Page 87 of Born in Sin
“Endure the?” Cara asked, forcing her to put what she’d been culpable for into words.
“The whippings,” Maria whispered. “Mohan told Virat that if he allowed anyone to find out about us or about the beatings, then he would do to you what he did to him and that even I wouldn’t be able to stop him. And so, Virat kept quiet. He took it. For years.”
For years. For her.
Cara’s heart cracked, a million lines of anguish snaking through it. The tremors that filtered through her body had her struggling to stay upright.
“After the tenth-grade exams, Virat found proof that Mohan had been selling board exam papers to some of the students. He emailed it to not only to the Head of School but also all the members of the school board, ensuring Mohan was sacked. It was a release for him, and for me.”
Silence fell between them for a microsecond and then her mother sighed, sounding every day of her sixty-five years.
“Mohan wasn’t the only one who noticed the way Virat and you looked at each other. Those boys, Varun and his friends, the ones who…” Her mother’s voice failed, tears quavering in them. “They noticed too. Did you never wonder why they took you that night?”
“No, I didn’t wonder.” Cara’s voice sounded like it came from far away. “I knew. They told me, over and over again. Exactly why they took me. I knew but he never did.”
“He did,” her mother corrected her. “He knew because I told him. At the hospital, I told him.”
The roaring in her ears was deafening.
“What did you tell him?” Cara asked, her voice deathly quiet.
“I told him that he was responsible for your ruin. The only reason those boys targeted you was because of your connection to him. I told him he had killed Celina Fernandez that day because she could never survive this scandal. I told him Chandrashekhar Sir was threatening to expel you from school, to write to the board and strike your roll number from the school rolls and that the only way I could mitigate all of that was by making you disappear from there. If you didn’t exist, the scandal didn’t exist. And for you to cease existing, he had to disappear from your life. Those boys were never going to be punished. Only you and the boys who tried to save you would. And he couldn’t save himself and his friends, but he could save you.”
“You convinced him to leave me.”
“Yes, because you would never have left him. He had to leave you. And he knew it too.”

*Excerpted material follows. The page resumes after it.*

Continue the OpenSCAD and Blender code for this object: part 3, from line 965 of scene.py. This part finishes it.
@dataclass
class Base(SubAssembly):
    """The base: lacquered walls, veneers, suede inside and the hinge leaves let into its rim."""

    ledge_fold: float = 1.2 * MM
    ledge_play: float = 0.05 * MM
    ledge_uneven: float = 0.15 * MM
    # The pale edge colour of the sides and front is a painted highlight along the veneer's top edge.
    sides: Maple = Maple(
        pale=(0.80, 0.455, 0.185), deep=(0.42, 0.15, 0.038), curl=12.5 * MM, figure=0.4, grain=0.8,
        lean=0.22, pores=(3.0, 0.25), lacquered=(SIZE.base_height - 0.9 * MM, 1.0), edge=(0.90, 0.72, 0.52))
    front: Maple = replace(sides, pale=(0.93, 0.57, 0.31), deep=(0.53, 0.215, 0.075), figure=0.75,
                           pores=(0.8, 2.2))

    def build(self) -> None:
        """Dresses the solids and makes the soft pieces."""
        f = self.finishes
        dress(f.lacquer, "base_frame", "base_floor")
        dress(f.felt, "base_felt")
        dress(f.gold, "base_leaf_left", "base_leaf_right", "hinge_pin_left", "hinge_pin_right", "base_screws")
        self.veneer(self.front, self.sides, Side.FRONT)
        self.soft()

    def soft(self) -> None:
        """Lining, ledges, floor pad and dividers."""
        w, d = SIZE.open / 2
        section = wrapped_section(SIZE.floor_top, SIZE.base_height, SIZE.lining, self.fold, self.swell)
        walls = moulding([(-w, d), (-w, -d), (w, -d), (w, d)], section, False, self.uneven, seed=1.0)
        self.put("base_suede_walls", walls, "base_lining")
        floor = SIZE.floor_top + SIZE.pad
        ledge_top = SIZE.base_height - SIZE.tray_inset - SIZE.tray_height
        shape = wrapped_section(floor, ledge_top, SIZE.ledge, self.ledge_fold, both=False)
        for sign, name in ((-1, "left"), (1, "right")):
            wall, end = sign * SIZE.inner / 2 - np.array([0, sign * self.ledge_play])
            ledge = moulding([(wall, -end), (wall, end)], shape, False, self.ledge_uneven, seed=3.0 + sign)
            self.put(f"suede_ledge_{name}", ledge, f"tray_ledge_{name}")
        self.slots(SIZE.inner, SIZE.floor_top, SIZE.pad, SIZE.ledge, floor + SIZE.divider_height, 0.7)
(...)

The air that filled her lungs felt too thick, too noxious to exhale as she struggled to process her mother’s words.
“The minute you were discharged, I left with you for Dubai. Your father might have hated me by then, but he loved you. He took us in and helped get you back on your feet. And when we finally came back to India, you emerged to the world as Cara Ferns. Celina Fernandez had finally ceased to exist. It was the only way, Celi. The only way to save you.”

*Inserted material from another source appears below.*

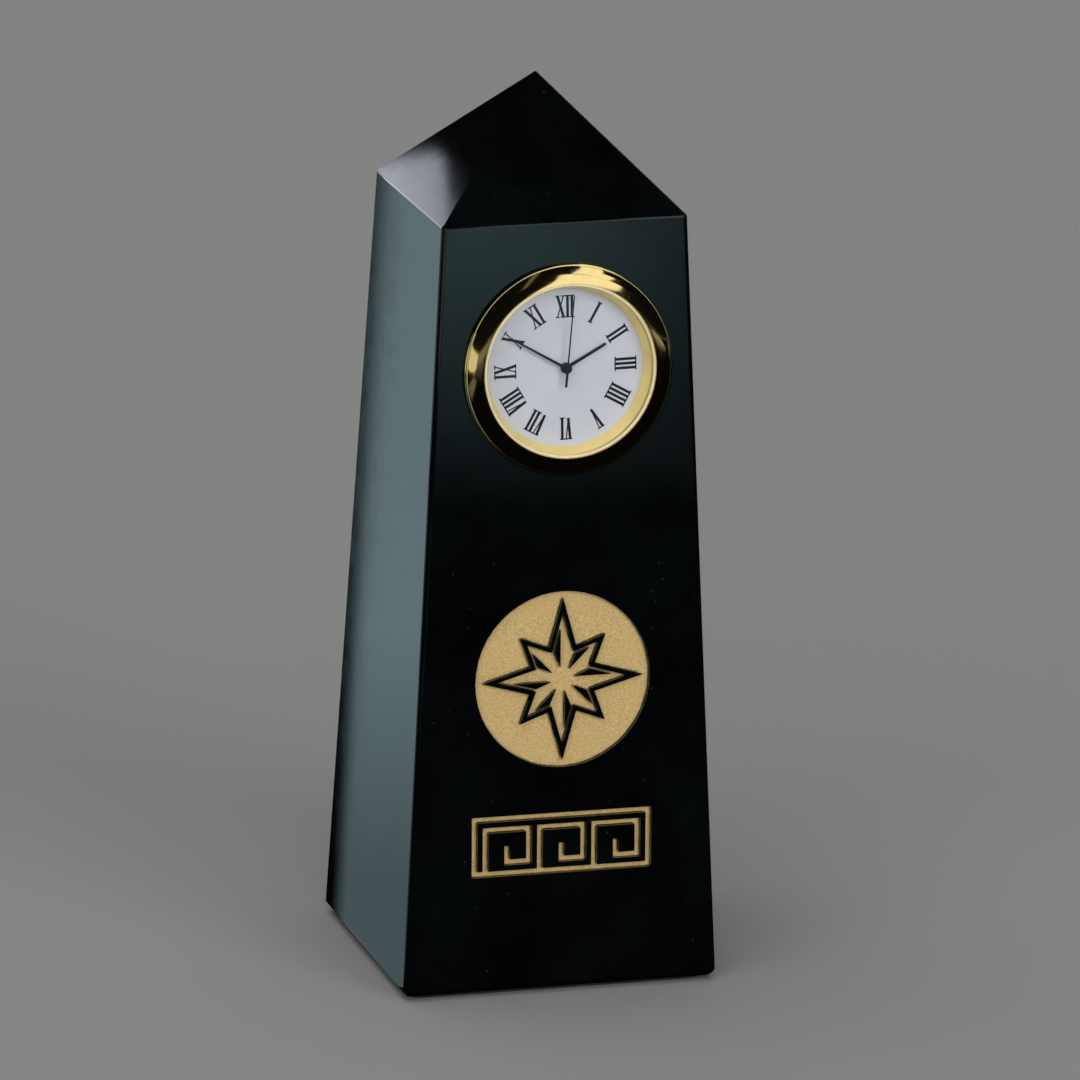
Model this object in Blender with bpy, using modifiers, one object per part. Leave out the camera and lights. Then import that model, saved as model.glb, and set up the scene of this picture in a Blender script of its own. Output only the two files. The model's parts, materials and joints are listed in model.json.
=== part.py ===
"""Marble obelisk clock: a tapered stone pillar with a pull-out quartz clock insert.

Metres, +Z up. The origin is on the table under the middle of the foot and the dial faces -Y.
The clock insert is built in its own frame, whose +Z leaves the stone face squarely, whose +Y
runs up that face and whose zero height is the stone face itself.
"""

import math

import bmesh
import bpy
from mathutils import Matrix, Vector

# Stone pillar
BASE_WIDTH = 0.055
BASE_DEPTH = 0.053
SHOULDER_WIDTH = 0.0424
SHOULDER_DEPTH = 0.0428
SHOULDER_HEIGHT = 0.1325
TOTAL_HEIGHT = 0.1536
APEX_OFFSET_X = 0.0005
ARRIS_CHAMFER = 0.00065
FOOT_CHAMFER = 0.0012
PAD_THICKNESS = 0.0006
PAD_INSET = 0.0022
PAD_CORNER = 0.002

# Clearances
STONE_GAP = 0.0001
FIT_GAP = 0.00005
BORE_GAP = 0.0001
FILL_GAP = 0.0001

# Place of the clock in the front face
CLOCK_HEIGHT = 0.1076
CLOCK_OFFSET_X = 0.0005
BORE_RADIUS = 0.017
BORE_DEPTH = 0.0105

# Carved and gold-filled ornament on the front face
CARVING_DEPTH = 0.0012
FILL_THICKNESS = 0.0003
STAR_HEIGHT = 0.0545
STAR_POINTS = 8
STAR_LONG = 0.0114
STAR_SHORT = 0.0088
STAR_VALLEY = 0.005
STAR_LINE = 0.0008
STAR_CONTOUR = 0.0007
MEDALLION_RADIUS = 0.0152
KEY_HEIGHT = 0.0262
KEY_COUNT = 3
KEY_STEP = 0.0019
KEY_LINE = 0.001
KEY_PITCH = 5
KEY_HOOK = ((0, 0), (0, 4), (4, 4), (4, 1), (2, 1), (2, 2.5))

# Bezel, crystal and dial
BEZEL_RADIUS = 0.018
BEZEL_EDGE = 0.0008
BEZEL_CREST_RADIUS = 0.015
BEZEL_CREST = 0.002
BEZEL_LIP_RADIUS = 0.01445
BEZEL_LIP_THICKNESS = 0.0003
BEZEL_SKIRT_WALL = 0.0004
BEZEL_SKIRT_DEPTH = 0.0009
CRYSTAL_RADIUS = 0.01495
CRYSTAL_BOTTOM = 0.00055
CRYSTAL_EDGE = 0.0008
CRYSTAL_RISE = 0.00015
GASKET_WALL = 0.00025
GASKET_FOOT = 0.0002
REFLECTOR_RIM = 0.0003
DIAL_OPENING_RADIUS = 0.0134
DIAL_DEPTH = 0.0016
DIAL_THICKNESS = 0.0004

# Case
CASE_RADIUS = 0.0155
CASE_WALL = 0.0008
CASE_DEPTH = 0.0079
COVER_THICKNESS = 0.0004
COVER_SPIGOT_WALL = 0.0004
COVER_SPIGOT_HEIGHT = 0.00065
COVER_EDGE = 0.0002
SEAL_THICKNESS = 0.0003
BAND_TOP_DEPTH = 0.001
BAND_HEIGHT = 0.003
BAND_RIBS = 4
BAND_RIB_DEPTH = 0.0006

# Movement
MOVEMENT_RADIUS = 0.01155
HOLDER_DEPTH = 0.0069
PLATE_DEPTH = 0.004
PLATE_THICKNESS = 0.0008
BRIDGE_DEPTH = 0.0068
BRIDGE_THICKNESS = 0.0004
WHEEL_THICKNESS = 0.00025
PINION_THICKNESS = 0.00035
ARBOR_RADIUS = 0.0002
PIVOT_DEPTH = 0.0003
CENTRE_TUBE_WALL = 0.0001
CANNON_WALL = 0.0001
HOUR_PIPE_WALL = 0.00012
PILLAR_RADIUS = 0.0006
SCREW_RADIUS = 0.0003
SCREW_HEAD_RADIUS = 0.00055
SCREW_HEAD_HEIGHT = 0.0003
SCREW_LENGTH = 0.0012
SCREW_PLACES = ((-0.0053, 0.0009), (0.0043, 0.0024), (0.0009, -0.0046))
BRIDGE_LEFT = -0.0064
BRIDGE_RIGHT = 0.0066
BRIDGE_FOOT = -0.0056
BRIDGE_HEAD = 0.0034
BRIDGE_LEFT_FOOT = -0.0034
BRIDGE_LEFT_HEAD = 0.0018
BRIDGE_RIGHT_HEAD = 0.0004
BRIDGE_FOOT_START = 0.0003
BRIDGE_HEAD_SPAN = (-0.003, 0.005)

# Toothed wheels
TOOTH_HEIGHT = 2.1
TOOTH_TIP_SHARE = 0.4
GOING_MODULE = 0.00009
THIRD_MODULE = 0.000085
SECONDS_MODULE = 0.00013
CANNON_MODULE = 0.000125
HOUR_MODULE = 0.00012
PINION_TEETH = 8
INTERMEDIATE_TEETH = 48
SECONDS_TEETH = 40
THIRD_TEETH = 64
CENTRE_TEETH = 60
CANNON_TEETH = 12
MINUTE_WHEEL_TEETH = 36
MINUTE_PINION_TEETH = 10
HOUR_WHEEL_TEETH = 40
THIRD_BEARING = math.radians(210)
INTERMEDIATE_BEARING = math.radians(-30)
ROTOR_BEARING = math.radians(-60)
MINUTE_WHEEL_BEARING = math.radians(40)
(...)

Her mother reached for her hand tentatively. Cara flinched away from her. Maria’s hand froze on the bedspread.
“If the two of you had stayed together, Cara Ferns would never have had a chance to come alive. And look at you now. Just look at you!”
“Yes, Mom. Look at me. Look at the daughter you, along with everyone else, destroyed.”
Maria shrunk under her gaze.
“All these years,” Cara whispered. “All these years, you allowed me to live in ignorance of all that he’s sacrificed for me, for you even. How could you?”
She got to her feet, every bone in her body aching. She needed to get out of here. She needed to get out of her life. Celina Fernandez no longer existed, and she didn’t know if she could stand to be Cara Ferns anymore.
Who, then, was she? And where did she go from here?
Crestwood
“Vir.” Amay’s voice was urgent, but all Virat could focus on was Celina fleeing the cafeteria, fleeing him.
“Not now, Ams.”
“Yes now,” Amay snapped.
Virat looked at him in surprise. Out of the three of them, Amay was always the calmest, the most even keeled.
“We are this close to graduating, Vir.” Amay pinched his fingers together. “And then we never need to look back at this place again. We’re free, of this school, of the people here, of our family’s control. All of it. We get to college and we can all finally make our own way in life. You and Celina can live your life without any of this drama and bullshit.”
“I know.” Virat backed up a step, stunned by Amay’s vehemence.